Drills involving students should not be the only plan to respond to school shootings. If schools decide to adopt these drills, they must be part of a comprehensive safety plan that includes measures to prevent active shooter incidents from happening in the first place, such as threat assessment programs, access to mental health professionals, collaborating with law enforcement, and engaging the community to ensure guns are not easily accessible.
KEY FINDINGS
Although nearly all students and educators experience drills, and a $2.7 billion dollar industry11 has grown up around the anguish of parents and school staff and the desperate feeling that we must “do something,” there is extremely limited research available on drills’ effectiveness.12 One 2007 study found drills that prepare students for an “intruder,” and that utilize best practices to minimize fear, have the potential to improve students’ response to a threat without increasing their anxiety.13 Another study commissioned in one school district following the shooting at Marjory Stoneman Douglas High School in Parkland, Florida found drills that were announced in advance and followed by a debrief session increased students’ perception of their safety preparedness.14 Given drills’ relatively recent widespread implementation, however, there is not yet enough data to comprehensively study their effects. Further, the enormous variety of types of drills makes it difficult to measure and compare effects.

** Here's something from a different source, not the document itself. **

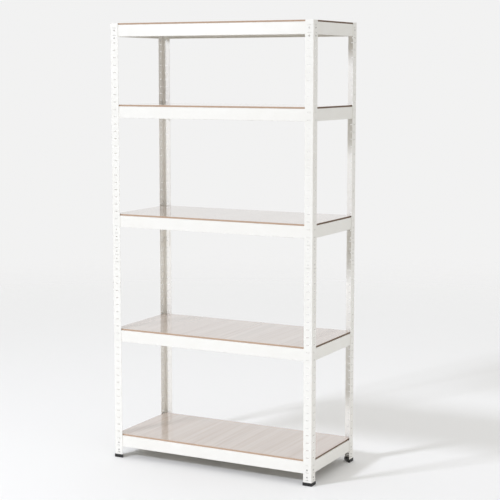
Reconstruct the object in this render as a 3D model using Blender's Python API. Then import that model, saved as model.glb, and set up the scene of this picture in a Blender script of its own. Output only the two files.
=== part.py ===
"""Boltless steel shelving rack, five levels, free standing.

Four corner posts of slotted steel angle, each in a lower and an upper half that
meet at a splice angle.  Every level has four pressed beams, hooked into the
posts' slots, and one laminated board that rests on the beams' top flanges.  A
plastic shoe closes the foot of each post.

Axes: X across the width, Y from the front (-Y) to the back (+Y), Z up.  The
origin is on the floor under the middle of the rack.
"""
import math

import bmesh
import bpy
from mathutils import Vector

MM = 0.001

# ---------------------------------------------------------------- dimensions, mm
WIDTH = 915.0             # over the posts' outer faces
DEPTH = 410.0             # over the posts' outer faces

POST_FLANGE = 36.0        # each leg of the angle
POST_WALL = 1.5
POST_BEND = 2.6           # outside radius of the angle's bend
POST_HALF = 905.0         # length of one half of a post
POST_FOOT_Z = 3.0         # the lower half starts this far above the floor
POST_SEAM = 0.4           # gap where the halves meet

SLOT_PITCH = 30.0
SLOT_COUNT = 30           # in each flange of each half
SLOT_FROM_OUTER_END = 19.5
SLOT_FROM_SPLICE_END = 15.5
SLOT_WIDE = 12.5
SLOT_HEIGHT = 2.2
SLOT_CENTRE = 19.0        # from the angle's outer corner
PIN_HOLE = 5.0            # round holes near both ends of each half
PIN_HOLES_AT = (30.5, 60.5)

FIT = 0.3                 # clearance between pieces that touch
BEAM_WALL = 1.2
BEAM_HEIGHT = 48.0
BEAM_BEND = 1.8
BEAM_SHELF = 22.0         # top flange, which carries the board
BEAM_LIP = 10.0           # bottom return
BEAM_FINGER_TOP = 20.0    # height of the upper finger behind the post's flange
BEAM_FINGER_LOW = 13.0    # height of the lower finger
HOOK_WIDE = 8.0
HOOK_NECK = 1.4           # thickness of the hook where it passes the slot
HOOK_DROP = 2.4           # the upper hook's nose hangs this far outside the flange
HOOK_NOSE = 1.0           # thickness of the nose

BOARD_THICK = 6.5
BOARD_INSET = 6.5         # the board's edge, from the posts' outer faces

SPLICE_LEG = 31.0
SPLICE_WALL = 1.5
SPLICE_LENGTH = 108.0
SPLICE_WINDOW = (9.0, 36.0)   # from the seam, both ways
SPLICE_TAB = (8.0, 1.6)       # width and height, inside a slot

SHOE_HEIGHT = 13.0
SHOE_SOLE = 2.7
SHOE_WALL = 1.7

# which slot, counted from the foot of its half, takes the upper hook
LEVELS = (
    ("level_1", "lower", 2),
    ("level_2", "lower", 17),
    ("level_3", "upper", 3),
    ("level_4", "upper", 18),
    ("level_5", "upper", 29),
)
HOOK_BELOW_BOARD = 16.1   # from the middle of the board down to the upper hook

CORNERS = (
    ("front_left", -1, -1),
    ("front_right", 1, -1),
    ("rear_left", -1, 1),
    ("rear_right", 1, 1),
)

# ---------------------------------------------------------------- derived heights
LOWER_Z = POST_FOOT_Z
UPPER_Z = POST_FOOT_Z + POST_HALF + POST_SEAM
SEAM_Z = POST_FOOT_Z + POST_HALF + POST_SEAM / 2


def slot_z(half, k):
    if half == "lower":
        return LOWER_Z + SLOT_FROM_OUTER_END + k * SLOT_PITCH
    return UPPER_Z + SLOT_FROM_SPLICE_END + k * SLOT_PITCH


# ---------------------------------------------------------------- scene and materials
for ob in list(bpy.data.objects):
    bpy.data.objects.remove(ob, do_unlink=True)

rack = bpy.data.collections.new("boltless_shelving_rack")
tools = bpy.data.collections.new("cutters")
bpy.context.scene.collection.children.link(rack)
bpy.context.scene.collection.children.link(tools)

frame = bpy.data.objects.new("frame", None)
frame.empty_display_size = 0.1
rack.objects.link(frame)


def material(name, colour, roughness, metallic=0.0, coat=0.0):
    mat = bpy.data.materials.new(name)
    mat.use_nodes = True
    bsdf = mat.node_tree.nodes["Principled BSDF"]
    bsdf.inputs["Base Color"].default_value = (*colour, 1.0)
    bsdf.inputs["Roughness"].default_value = roughness
    bsdf.inputs["Metallic"].default_value = metallic
    bsdf.inputs["Coat Weight"].default_value = coat
    mat.diffuse_color = (*colour, 1.0)
    return mat


POWDER = (0.86, 0.85, 0.81)
LAMINATE = (0.60, 0.56, 0.52)
RUBBER = (0.012, 0.012, 0.013)


# ---------------------------------------------------------------- helpers
def rect(u0, v0, u1, v1):
    return [(u0, v0), (u1, v0), (u1, v1), (u0, v1)]


def ring(u, v, diameter, sides=6, turn=0.0):
    r = diameter / 2
    return [(u + r * math.cos(turn + 2 * math.pi * i / sides),
             v + r * math.sin(turn + 2 * math.pi * i / sides)) for i in range(sides)]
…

While there is almost no research affirming the value of these drills for preventing school shootings or protecting the school community when shootings do occur, stories abound in the media of incidents where students, educators, and staff have experienced distress and sometimes lasting trauma as a result of active shooter drills.

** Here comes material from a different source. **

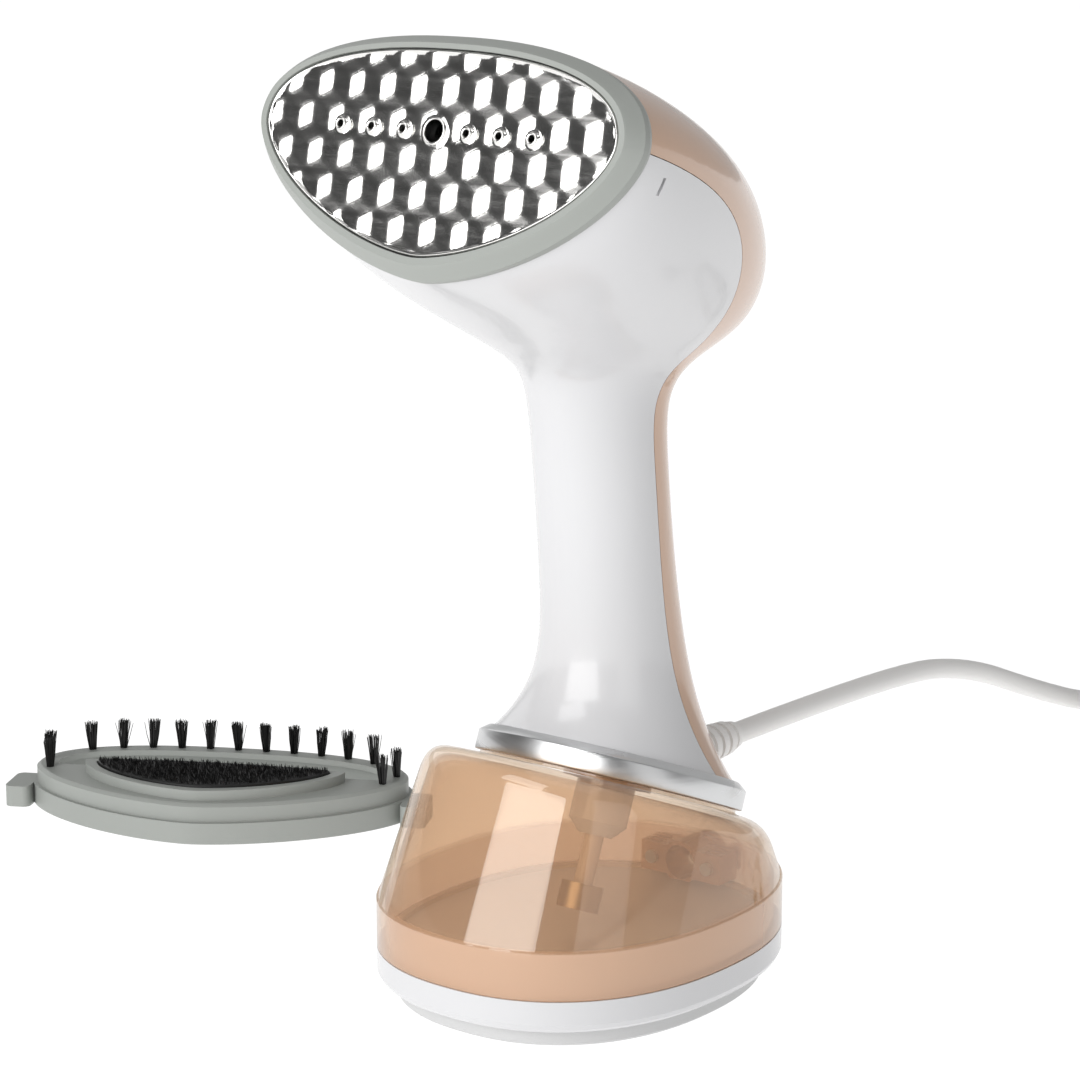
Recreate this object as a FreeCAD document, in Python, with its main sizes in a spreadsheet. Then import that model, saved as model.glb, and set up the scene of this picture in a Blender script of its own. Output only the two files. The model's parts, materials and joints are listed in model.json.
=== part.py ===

What little we know about active school shooters suggests student-involved drills may in fact be counter-productive, as the shooters are very often current or former students at the schools. A recent study of mass shooters from 1966 through 2019 found that nearly all mass school shooters were students and they exhibited warning signs prior to the incident.19 In these cases, school preparedness protocols and procedures are being shared with the very individuals most likely to perpetrate an active shooting. This is exactly why these drills, if adopted by school districts, cannot be the sole element of a school safety plan.